# Start of Material
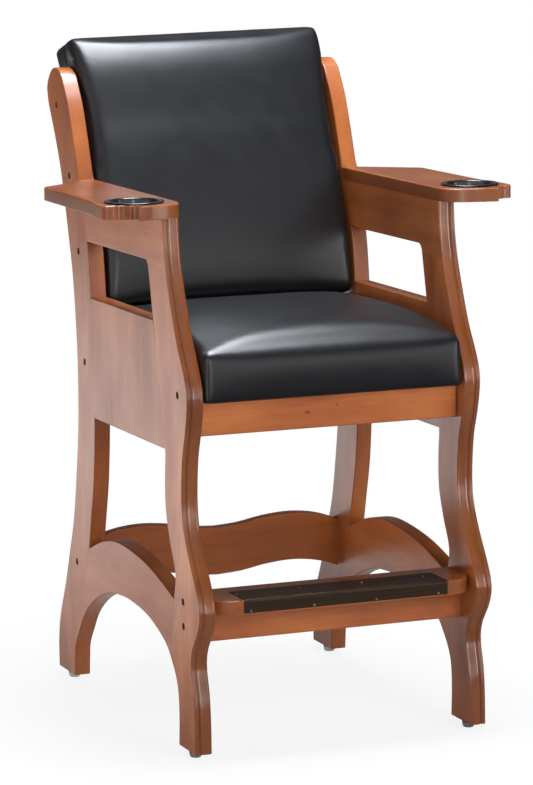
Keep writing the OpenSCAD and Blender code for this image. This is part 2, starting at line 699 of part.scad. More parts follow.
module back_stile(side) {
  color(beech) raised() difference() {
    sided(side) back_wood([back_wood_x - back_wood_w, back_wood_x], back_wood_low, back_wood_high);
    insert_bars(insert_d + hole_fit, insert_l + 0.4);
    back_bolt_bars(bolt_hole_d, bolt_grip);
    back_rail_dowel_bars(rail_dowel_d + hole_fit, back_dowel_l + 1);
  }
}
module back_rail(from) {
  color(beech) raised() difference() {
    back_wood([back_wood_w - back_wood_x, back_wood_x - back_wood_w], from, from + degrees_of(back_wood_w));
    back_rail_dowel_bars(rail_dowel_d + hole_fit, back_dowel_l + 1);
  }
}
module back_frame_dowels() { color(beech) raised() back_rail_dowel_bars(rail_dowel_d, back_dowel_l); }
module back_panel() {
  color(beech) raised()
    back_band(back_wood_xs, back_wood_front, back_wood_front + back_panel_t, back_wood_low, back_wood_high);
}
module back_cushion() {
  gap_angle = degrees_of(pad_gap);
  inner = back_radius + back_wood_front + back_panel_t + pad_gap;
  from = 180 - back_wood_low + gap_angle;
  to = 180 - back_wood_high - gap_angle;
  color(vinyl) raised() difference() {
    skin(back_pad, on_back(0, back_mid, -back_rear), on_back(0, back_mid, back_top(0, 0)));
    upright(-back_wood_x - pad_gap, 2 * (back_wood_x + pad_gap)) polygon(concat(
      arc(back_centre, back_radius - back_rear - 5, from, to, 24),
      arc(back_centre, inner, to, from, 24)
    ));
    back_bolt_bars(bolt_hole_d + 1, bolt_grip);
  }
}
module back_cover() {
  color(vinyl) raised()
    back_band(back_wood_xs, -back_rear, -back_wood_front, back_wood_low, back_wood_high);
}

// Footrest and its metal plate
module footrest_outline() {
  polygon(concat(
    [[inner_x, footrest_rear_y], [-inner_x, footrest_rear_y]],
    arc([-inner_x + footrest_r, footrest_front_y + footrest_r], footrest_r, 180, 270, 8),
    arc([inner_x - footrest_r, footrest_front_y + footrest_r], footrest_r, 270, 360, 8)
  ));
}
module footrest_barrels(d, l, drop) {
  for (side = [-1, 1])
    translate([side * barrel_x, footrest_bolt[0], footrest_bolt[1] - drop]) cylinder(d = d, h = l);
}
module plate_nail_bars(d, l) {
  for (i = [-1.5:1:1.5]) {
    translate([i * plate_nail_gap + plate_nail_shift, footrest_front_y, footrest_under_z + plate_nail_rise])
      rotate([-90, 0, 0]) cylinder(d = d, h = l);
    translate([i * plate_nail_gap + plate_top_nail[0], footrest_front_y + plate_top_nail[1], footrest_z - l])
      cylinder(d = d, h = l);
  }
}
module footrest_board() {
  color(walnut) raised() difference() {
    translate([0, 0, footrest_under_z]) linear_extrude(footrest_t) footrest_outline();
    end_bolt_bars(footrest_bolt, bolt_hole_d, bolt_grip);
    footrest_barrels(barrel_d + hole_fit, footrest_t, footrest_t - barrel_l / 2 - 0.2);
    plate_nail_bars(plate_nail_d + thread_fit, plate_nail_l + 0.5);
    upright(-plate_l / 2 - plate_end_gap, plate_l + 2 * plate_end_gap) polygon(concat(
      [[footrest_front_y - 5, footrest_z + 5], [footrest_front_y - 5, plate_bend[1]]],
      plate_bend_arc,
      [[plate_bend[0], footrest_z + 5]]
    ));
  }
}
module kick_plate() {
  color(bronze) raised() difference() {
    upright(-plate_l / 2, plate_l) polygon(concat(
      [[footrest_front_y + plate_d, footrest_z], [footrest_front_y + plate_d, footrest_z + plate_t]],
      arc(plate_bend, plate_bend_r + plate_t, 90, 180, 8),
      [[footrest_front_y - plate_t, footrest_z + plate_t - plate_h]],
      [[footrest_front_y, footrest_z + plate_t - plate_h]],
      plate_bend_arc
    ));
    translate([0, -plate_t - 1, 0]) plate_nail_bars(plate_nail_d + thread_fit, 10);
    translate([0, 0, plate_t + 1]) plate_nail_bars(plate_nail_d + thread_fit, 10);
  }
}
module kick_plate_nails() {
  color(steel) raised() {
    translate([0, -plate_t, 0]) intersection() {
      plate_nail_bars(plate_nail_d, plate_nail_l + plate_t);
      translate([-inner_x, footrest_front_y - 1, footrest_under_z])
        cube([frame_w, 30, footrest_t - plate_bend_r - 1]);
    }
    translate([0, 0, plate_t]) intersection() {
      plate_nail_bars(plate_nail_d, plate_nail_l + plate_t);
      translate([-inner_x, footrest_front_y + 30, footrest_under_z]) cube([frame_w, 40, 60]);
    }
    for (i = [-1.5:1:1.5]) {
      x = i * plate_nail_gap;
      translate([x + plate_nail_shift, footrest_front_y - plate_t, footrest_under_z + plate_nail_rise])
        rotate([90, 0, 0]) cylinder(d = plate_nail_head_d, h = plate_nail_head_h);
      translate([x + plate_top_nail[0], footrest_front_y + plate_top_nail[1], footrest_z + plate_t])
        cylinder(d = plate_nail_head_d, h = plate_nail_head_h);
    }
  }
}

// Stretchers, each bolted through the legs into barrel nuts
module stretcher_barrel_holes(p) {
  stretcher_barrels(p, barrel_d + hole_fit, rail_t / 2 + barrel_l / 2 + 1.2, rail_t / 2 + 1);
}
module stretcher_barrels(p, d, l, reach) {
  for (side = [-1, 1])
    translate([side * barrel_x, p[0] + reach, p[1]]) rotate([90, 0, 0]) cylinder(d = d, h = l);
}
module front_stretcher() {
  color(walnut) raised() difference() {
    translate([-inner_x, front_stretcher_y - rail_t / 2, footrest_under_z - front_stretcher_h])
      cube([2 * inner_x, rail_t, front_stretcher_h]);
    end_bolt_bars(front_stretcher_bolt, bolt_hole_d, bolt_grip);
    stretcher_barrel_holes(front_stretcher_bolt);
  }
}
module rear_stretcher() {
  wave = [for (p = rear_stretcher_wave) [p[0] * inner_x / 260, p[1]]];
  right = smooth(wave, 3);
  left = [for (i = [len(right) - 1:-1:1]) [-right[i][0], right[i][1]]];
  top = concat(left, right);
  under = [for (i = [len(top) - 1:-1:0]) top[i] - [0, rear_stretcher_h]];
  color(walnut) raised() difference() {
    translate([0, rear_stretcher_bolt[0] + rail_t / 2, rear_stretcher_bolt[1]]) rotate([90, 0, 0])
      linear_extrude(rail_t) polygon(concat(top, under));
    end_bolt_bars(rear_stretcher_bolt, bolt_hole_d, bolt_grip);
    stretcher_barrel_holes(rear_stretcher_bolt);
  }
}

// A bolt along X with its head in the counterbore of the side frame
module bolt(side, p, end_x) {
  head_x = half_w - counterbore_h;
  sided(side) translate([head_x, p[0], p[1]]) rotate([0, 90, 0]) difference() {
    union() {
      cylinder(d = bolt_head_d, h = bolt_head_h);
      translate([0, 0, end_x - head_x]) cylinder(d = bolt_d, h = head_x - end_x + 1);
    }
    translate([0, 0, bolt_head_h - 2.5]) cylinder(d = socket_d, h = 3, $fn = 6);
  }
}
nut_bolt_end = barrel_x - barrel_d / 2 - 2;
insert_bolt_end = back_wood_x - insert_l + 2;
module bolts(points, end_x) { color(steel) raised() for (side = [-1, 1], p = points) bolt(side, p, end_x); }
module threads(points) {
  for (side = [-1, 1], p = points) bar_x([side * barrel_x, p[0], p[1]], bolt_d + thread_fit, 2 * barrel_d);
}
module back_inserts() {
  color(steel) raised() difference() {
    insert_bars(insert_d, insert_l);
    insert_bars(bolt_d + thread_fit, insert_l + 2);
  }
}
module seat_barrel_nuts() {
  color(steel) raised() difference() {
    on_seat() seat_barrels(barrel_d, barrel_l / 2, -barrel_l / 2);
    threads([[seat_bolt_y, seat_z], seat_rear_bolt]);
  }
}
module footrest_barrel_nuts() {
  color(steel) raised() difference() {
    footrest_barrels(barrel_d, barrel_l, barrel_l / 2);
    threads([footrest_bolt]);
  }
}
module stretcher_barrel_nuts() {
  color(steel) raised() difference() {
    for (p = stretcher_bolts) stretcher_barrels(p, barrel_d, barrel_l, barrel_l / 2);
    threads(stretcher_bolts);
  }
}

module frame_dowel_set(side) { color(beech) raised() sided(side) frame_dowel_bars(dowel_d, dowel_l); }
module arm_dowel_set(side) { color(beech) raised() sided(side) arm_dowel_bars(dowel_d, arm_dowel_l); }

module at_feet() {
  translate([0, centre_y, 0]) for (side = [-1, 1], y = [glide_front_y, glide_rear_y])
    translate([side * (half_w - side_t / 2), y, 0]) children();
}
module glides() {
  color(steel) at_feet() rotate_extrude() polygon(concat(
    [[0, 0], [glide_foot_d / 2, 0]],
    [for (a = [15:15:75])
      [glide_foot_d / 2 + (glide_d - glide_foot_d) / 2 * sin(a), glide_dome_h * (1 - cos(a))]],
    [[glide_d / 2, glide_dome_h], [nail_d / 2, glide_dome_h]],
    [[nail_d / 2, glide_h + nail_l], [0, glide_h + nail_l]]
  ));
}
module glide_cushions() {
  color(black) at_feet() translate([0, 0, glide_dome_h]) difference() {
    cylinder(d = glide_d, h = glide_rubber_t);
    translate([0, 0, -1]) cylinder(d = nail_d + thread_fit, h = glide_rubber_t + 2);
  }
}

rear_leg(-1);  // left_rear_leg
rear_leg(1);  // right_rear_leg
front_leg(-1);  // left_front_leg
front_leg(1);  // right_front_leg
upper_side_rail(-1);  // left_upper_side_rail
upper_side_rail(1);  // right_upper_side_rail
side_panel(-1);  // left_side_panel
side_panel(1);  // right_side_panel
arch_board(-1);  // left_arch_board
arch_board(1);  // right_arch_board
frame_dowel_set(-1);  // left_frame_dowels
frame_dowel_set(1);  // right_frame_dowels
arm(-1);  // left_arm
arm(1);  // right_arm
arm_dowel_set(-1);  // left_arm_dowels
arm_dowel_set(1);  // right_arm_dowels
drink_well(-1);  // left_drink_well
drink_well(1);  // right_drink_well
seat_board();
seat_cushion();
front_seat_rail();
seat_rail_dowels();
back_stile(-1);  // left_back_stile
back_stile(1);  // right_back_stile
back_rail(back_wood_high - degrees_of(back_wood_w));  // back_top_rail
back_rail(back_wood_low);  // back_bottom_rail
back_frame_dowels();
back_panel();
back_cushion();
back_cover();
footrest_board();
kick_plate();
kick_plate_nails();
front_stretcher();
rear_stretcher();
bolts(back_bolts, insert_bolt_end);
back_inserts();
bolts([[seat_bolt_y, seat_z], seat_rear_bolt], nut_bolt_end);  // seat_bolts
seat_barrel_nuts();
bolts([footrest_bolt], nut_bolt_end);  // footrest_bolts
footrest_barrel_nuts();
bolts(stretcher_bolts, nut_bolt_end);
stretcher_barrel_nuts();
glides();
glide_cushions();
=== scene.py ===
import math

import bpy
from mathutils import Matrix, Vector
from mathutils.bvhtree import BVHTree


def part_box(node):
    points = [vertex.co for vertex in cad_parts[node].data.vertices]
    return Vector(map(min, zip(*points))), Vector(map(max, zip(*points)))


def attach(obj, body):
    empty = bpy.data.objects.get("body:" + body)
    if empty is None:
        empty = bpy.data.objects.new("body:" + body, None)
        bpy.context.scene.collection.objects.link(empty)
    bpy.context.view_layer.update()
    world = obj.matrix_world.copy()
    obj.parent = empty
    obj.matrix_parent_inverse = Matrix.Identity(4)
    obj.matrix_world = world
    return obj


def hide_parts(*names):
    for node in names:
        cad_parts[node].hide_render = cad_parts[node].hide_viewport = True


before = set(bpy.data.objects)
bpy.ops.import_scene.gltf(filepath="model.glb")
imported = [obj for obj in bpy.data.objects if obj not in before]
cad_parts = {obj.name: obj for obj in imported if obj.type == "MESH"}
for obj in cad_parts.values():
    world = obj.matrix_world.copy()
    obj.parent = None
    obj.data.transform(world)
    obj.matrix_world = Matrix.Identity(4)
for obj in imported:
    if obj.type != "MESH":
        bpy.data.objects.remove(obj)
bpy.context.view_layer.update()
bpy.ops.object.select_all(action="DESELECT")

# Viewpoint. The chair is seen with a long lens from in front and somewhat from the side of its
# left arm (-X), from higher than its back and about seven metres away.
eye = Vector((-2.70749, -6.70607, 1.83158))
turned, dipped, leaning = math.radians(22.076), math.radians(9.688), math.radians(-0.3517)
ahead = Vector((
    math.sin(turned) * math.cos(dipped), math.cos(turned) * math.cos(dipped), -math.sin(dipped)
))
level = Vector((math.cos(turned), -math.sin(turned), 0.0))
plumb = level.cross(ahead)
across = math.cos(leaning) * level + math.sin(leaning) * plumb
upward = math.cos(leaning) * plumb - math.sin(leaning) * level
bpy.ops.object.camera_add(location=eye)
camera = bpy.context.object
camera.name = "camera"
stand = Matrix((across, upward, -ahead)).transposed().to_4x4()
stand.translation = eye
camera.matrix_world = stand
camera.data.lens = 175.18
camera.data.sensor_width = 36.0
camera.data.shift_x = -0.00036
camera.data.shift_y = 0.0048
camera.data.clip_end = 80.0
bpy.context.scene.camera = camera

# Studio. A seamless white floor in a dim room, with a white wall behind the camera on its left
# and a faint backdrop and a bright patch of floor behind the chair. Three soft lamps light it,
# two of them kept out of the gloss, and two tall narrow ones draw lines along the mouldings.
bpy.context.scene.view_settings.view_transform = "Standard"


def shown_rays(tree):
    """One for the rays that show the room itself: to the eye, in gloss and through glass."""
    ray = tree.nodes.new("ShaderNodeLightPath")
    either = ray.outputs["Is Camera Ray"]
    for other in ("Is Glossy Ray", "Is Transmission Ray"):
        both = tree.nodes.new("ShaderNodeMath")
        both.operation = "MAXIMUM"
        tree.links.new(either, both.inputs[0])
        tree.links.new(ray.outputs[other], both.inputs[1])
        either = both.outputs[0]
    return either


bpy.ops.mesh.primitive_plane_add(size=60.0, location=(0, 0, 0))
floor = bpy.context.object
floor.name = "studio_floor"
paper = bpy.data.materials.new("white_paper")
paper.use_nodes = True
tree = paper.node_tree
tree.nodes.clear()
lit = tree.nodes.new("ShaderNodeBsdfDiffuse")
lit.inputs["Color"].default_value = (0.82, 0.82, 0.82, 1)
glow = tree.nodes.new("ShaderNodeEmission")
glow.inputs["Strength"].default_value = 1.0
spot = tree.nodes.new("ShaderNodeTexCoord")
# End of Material
What you will do -> Using the data above, repeat exactly the lines that begin at the line with "in imported if" and end at the line with "bpy.data.objects.remove(obj)", both ends included.

Solution to this exercise ->
cad_parts = {obj.name: obj for obj in imported if obj.type == "MESH"}
for obj in cad_parts.values():
    world = obj.matrix_world.copy()
    obj.parent = None
    obj.data.transform(world)
    obj.matrix_world = Matrix.Identity(4)
for obj in imported:
    if obj.type != "MESH":
        bpy.data.objects.remove(obj)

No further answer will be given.